▼▼▼

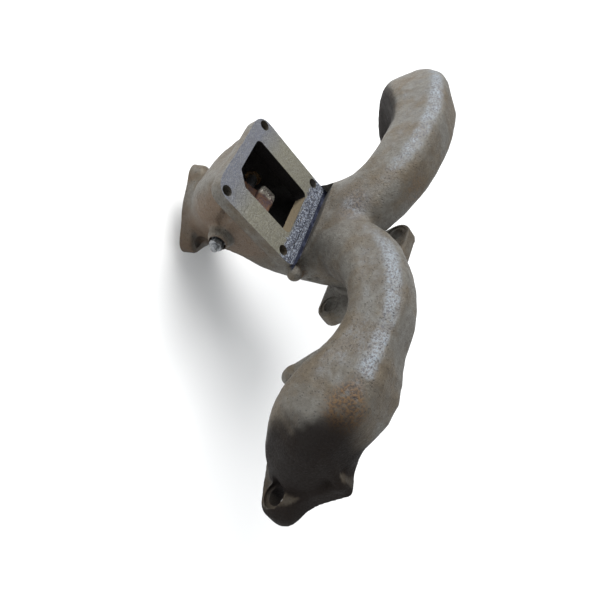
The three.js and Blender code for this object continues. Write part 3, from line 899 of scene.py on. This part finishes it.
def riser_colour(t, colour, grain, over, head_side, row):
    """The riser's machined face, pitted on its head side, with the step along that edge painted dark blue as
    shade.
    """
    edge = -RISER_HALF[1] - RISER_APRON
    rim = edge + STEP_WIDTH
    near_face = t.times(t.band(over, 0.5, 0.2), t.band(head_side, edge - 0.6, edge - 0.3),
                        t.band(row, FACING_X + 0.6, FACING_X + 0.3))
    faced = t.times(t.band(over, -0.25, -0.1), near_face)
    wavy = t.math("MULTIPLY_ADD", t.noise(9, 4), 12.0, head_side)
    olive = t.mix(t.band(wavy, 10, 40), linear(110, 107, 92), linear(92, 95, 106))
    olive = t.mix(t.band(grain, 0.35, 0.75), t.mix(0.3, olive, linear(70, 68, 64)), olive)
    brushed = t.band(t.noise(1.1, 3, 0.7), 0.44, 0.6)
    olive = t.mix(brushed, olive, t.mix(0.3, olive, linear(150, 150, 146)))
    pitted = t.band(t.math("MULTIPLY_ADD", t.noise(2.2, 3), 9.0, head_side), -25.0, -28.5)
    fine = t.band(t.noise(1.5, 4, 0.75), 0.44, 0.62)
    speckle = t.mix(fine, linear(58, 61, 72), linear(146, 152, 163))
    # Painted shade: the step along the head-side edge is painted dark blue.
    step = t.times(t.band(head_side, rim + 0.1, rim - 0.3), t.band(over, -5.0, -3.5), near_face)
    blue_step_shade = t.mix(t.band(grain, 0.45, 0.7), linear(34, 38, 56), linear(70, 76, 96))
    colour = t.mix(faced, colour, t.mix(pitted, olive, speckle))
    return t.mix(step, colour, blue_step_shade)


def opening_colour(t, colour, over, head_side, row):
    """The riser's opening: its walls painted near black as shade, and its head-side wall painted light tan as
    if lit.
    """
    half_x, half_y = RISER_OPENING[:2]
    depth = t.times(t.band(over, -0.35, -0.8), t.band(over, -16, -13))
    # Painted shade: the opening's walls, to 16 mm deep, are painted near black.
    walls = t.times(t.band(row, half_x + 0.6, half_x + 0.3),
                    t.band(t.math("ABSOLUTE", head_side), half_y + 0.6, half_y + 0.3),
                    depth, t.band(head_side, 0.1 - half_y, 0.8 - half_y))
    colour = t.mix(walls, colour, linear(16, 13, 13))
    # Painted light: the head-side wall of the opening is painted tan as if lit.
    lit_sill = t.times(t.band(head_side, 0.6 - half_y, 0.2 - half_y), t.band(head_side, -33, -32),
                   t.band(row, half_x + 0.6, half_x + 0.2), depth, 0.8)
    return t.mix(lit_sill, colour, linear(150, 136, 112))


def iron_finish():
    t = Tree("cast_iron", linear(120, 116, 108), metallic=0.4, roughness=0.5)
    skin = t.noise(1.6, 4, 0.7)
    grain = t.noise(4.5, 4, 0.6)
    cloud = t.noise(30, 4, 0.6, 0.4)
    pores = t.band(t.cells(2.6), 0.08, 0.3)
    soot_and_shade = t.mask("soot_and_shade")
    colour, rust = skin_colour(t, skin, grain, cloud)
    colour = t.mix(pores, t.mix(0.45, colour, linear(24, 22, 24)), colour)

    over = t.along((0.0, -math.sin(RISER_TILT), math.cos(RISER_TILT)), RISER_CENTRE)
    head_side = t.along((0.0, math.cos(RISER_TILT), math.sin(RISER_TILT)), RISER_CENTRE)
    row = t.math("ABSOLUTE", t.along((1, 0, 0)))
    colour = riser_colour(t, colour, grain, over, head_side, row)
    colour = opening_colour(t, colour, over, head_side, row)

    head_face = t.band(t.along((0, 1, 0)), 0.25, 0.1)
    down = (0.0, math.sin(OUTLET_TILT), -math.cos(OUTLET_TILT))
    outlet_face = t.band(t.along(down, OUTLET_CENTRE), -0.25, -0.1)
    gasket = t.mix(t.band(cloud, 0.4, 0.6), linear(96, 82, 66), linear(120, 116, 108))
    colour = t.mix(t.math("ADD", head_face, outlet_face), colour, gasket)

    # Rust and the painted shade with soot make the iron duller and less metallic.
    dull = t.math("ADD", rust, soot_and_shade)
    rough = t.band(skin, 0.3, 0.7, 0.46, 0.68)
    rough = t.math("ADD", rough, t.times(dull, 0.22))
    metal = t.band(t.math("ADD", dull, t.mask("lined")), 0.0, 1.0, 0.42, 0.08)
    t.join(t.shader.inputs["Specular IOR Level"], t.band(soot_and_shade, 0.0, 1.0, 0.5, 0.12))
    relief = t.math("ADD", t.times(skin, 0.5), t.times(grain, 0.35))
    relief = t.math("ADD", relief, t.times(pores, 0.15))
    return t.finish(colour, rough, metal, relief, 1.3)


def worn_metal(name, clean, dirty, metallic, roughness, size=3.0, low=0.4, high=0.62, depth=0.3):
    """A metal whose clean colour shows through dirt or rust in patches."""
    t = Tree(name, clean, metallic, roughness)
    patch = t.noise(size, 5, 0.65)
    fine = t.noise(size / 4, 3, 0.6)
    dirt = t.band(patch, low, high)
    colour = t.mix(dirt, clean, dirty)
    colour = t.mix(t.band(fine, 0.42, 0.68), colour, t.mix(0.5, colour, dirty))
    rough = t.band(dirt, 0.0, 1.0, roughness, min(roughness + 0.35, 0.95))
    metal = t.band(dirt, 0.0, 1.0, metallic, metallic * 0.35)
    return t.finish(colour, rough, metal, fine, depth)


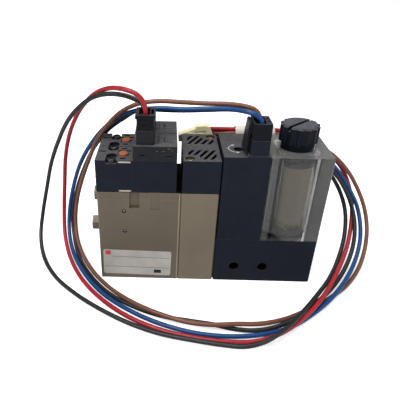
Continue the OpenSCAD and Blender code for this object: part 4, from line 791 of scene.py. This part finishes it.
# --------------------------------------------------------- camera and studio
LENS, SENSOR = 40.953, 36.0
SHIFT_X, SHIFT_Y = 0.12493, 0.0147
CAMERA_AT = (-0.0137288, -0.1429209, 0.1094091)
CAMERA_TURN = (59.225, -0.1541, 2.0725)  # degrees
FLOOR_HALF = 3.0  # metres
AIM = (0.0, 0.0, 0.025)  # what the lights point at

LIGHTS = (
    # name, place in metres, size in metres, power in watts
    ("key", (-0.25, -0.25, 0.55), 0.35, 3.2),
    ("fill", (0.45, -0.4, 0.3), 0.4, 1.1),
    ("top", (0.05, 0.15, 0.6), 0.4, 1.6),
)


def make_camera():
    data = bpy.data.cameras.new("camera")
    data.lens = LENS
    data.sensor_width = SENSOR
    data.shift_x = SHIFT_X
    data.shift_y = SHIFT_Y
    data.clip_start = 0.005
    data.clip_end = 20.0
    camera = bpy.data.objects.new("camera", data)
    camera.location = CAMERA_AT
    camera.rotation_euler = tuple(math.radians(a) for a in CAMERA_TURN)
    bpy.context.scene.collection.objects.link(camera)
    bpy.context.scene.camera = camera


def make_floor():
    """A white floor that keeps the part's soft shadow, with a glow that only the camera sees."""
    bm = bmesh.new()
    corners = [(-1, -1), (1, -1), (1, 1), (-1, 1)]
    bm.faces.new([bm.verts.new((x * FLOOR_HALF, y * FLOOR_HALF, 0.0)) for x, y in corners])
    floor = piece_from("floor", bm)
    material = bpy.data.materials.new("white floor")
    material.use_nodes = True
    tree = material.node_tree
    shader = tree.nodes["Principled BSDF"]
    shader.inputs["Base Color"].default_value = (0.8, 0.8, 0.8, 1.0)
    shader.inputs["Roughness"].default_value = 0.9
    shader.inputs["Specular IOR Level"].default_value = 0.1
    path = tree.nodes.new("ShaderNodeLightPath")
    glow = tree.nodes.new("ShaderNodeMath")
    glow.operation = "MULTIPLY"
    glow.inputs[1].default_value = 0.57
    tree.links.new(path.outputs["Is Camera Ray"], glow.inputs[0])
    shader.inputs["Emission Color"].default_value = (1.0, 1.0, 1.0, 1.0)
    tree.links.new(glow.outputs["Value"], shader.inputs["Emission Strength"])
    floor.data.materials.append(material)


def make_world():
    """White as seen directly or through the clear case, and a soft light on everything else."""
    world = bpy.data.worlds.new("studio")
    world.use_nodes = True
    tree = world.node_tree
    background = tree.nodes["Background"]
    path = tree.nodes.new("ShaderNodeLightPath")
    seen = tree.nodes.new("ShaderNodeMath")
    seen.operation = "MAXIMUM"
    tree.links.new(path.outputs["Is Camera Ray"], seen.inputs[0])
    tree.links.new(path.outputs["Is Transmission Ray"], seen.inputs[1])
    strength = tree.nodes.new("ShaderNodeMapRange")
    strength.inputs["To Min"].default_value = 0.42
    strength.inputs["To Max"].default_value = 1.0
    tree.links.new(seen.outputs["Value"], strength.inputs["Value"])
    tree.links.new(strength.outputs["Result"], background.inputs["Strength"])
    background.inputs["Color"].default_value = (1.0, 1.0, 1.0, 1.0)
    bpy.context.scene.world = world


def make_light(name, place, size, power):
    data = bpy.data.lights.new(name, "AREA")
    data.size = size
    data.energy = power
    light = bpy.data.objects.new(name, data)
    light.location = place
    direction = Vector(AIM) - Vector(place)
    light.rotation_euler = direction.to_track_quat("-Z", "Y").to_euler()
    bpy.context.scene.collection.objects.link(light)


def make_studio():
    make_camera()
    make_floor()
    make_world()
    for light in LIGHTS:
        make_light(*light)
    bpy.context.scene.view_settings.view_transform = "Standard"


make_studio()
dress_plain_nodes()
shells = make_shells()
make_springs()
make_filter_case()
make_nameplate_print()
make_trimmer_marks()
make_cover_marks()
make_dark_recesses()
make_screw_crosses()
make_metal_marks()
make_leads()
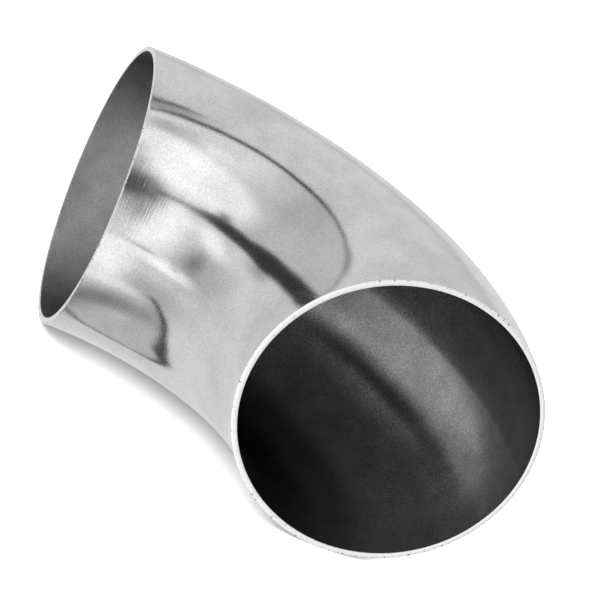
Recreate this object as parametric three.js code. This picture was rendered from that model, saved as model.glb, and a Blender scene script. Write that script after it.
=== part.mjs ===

▲▲▲

# What is expected:
List the lines of the material in which the word "this" occurs.

# The response:
The three.js and Blender code for this object continues. Write part 3, from line 899 of scene.py on. This part finishes it.
Continue the OpenSCAD and Blender code for this object: part 4, from line 791 of scene.py. This part finishes it.
Recreate this object as parametric three.js code. This picture was rendered from that model, saved as model.glb, and a Blender scene script. Write that script after it.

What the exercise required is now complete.